─── GIVEN INFORMATION
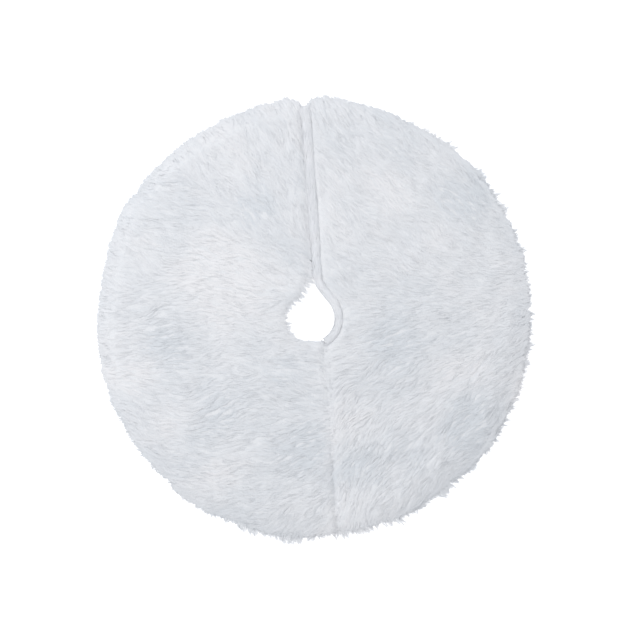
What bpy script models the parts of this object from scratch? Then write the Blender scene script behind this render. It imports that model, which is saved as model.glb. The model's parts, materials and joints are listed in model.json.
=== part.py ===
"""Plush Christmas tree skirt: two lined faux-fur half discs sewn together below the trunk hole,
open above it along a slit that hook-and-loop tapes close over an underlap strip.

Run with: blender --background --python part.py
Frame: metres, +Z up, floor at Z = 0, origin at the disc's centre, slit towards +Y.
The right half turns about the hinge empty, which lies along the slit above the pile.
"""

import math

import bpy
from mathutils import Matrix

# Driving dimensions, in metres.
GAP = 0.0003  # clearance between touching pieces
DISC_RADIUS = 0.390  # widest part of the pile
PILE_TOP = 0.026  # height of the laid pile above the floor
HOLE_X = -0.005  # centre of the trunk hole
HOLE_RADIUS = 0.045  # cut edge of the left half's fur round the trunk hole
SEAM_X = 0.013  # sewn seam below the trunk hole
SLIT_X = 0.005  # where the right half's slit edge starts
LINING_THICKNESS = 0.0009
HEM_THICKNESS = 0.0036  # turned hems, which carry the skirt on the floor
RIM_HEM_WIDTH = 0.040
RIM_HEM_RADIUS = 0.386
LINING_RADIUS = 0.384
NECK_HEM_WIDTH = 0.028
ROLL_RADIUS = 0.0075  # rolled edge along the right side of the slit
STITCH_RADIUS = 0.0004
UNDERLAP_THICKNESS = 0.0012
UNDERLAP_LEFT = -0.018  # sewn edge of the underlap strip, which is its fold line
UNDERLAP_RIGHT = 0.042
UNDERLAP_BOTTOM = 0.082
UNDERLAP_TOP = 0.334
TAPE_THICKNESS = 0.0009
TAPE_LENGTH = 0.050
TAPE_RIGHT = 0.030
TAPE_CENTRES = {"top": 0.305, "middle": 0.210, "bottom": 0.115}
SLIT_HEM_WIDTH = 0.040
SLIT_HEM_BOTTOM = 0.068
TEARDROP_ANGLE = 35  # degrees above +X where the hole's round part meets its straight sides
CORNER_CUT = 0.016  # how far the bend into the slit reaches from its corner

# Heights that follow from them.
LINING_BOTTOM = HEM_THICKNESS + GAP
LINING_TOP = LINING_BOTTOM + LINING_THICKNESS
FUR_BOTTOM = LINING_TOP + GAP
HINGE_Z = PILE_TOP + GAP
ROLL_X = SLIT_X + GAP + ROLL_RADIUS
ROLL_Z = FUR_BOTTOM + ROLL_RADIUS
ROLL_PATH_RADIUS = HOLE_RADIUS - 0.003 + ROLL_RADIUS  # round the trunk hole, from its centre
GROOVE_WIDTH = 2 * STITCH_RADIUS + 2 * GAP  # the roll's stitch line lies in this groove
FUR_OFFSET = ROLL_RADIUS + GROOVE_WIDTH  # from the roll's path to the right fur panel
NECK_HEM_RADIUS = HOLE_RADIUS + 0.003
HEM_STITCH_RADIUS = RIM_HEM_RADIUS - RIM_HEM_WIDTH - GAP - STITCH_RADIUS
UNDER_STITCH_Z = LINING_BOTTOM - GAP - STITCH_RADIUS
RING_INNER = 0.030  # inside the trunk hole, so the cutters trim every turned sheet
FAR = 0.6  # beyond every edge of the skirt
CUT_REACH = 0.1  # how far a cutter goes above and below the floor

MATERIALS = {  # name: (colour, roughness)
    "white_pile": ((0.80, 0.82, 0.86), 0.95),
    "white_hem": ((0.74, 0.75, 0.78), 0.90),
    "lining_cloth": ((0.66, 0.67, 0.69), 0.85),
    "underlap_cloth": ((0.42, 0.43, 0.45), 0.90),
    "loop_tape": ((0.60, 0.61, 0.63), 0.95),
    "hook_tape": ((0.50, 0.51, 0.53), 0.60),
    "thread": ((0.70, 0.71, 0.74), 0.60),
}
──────
Give back the whole listing exactly as it reads.

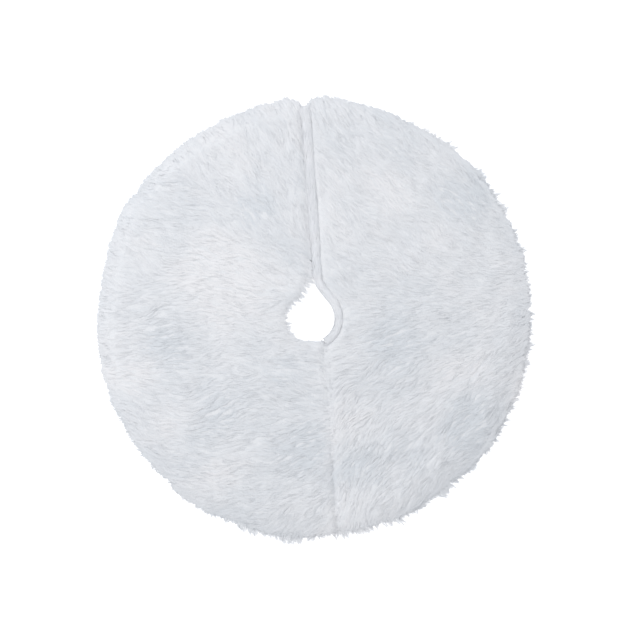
What bpy script models the parts of this object from scratch? Then write the Blender scene script behind this render. It imports that model, which is saved as model.glb. The model's parts, materials and joints are listed in model.json.
=== part.py ===
"""Plush Christmas tree skirt: two lined faux-fur half discs sewn together below the trunk hole,
open above it along a slit that hook-and-loop tapes close over an underlap strip.

Run with: blender --background --python part.py
Frame: metres, +Z up, floor at Z = 0, origin at the disc's centre, slit towards +Y.
The right half turns about the hinge empty, which lies along the slit above the pile.
"""

import math

import bpy
from mathutils import Matrix

# Driving dimensions, in metres.
GAP = 0.0003  # clearance between touching pieces
DISC_RADIUS = 0.390  # widest part of the pile
PILE_TOP = 0.026  # height of the laid pile above the floor
HOLE_X = -0.005  # centre of the trunk hole
HOLE_RADIUS = 0.045  # cut edge of the left half's fur round the trunk hole
SEAM_X = 0.013  # sewn seam below the trunk hole
SLIT_X = 0.005  # where the right half's slit edge starts
LINING_THICKNESS = 0.0009
HEM_THICKNESS = 0.0036  # turned hems, which carry the skirt on the floor
RIM_HEM_WIDTH = 0.040
RIM_HEM_RADIUS = 0.386
LINING_RADIUS = 0.384
NECK_HEM_WIDTH = 0.028
ROLL_RADIUS = 0.0075  # rolled edge along the right side of the slit
STITCH_RADIUS = 0.0004
UNDERLAP_THICKNESS = 0.0012
UNDERLAP_LEFT = -0.018  # sewn edge of the underlap strip, which is its fold line
UNDERLAP_RIGHT = 0.042
UNDERLAP_BOTTOM = 0.082
UNDERLAP_TOP = 0.334
TAPE_THICKNESS = 0.0009
TAPE_LENGTH = 0.050
TAPE_RIGHT = 0.030
TAPE_CENTRES = {"top": 0.305, "middle": 0.210, "bottom": 0.115}
SLIT_HEM_WIDTH = 0.040
SLIT_HEM_BOTTOM = 0.068
TEARDROP_ANGLE = 35  # degrees above +X where the hole's round part meets its straight sides
CORNER_CUT = 0.016  # how far the bend into the slit reaches from its corner

# Heights that follow from them.
LINING_BOTTOM = HEM_THICKNESS + GAP
LINING_TOP = LINING_BOTTOM + LINING_THICKNESS
FUR_BOTTOM = LINING_TOP + GAP
HINGE_Z = PILE_TOP + GAP
ROLL_X = SLIT_X + GAP + ROLL_RADIUS
ROLL_Z = FUR_BOTTOM + ROLL_RADIUS
ROLL_PATH_RADIUS = HOLE_RADIUS - 0.003 + ROLL_RADIUS  # round the trunk hole, from its centre
GROOVE_WIDTH = 2 * STITCH_RADIUS + 2 * GAP  # the roll's stitch line lies in this groove
FUR_OFFSET = ROLL_RADIUS + GROOVE_WIDTH  # from the roll's path to the right fur panel
NECK_HEM_RADIUS = HOLE_RADIUS + 0.003
HEM_STITCH_RADIUS = RIM_HEM_RADIUS - RIM_HEM_WIDTH - GAP - STITCH_RADIUS
UNDER_STITCH_Z = LINING_BOTTOM - GAP - STITCH_RADIUS
RING_INNER = 0.030  # inside the trunk hole, so the cutters trim every turned sheet
FAR = 0.6  # beyond every edge of the skirt
CUT_REACH = 0.1  # how far a cutter goes above and below the floor

MATERIALS = {  # name: (colour, roughness)
    "white_pile": ((0.80, 0.82, 0.86), 0.95),
    "white_hem": ((0.74, 0.75, 0.78), 0.90),
    "lining_cloth": ((0.66, 0.67, 0.69), 0.85),
    "underlap_cloth": ((0.42, 0.43, 0.45), 0.90),
    "loop_tape": ((0.60, 0.61, 0.63), 0.95),
    "hook_tape": ((0.50, 0.51, 0.53), 0.60),
    "thread": ((0.70, 0.71, 0.74), 0.60),
}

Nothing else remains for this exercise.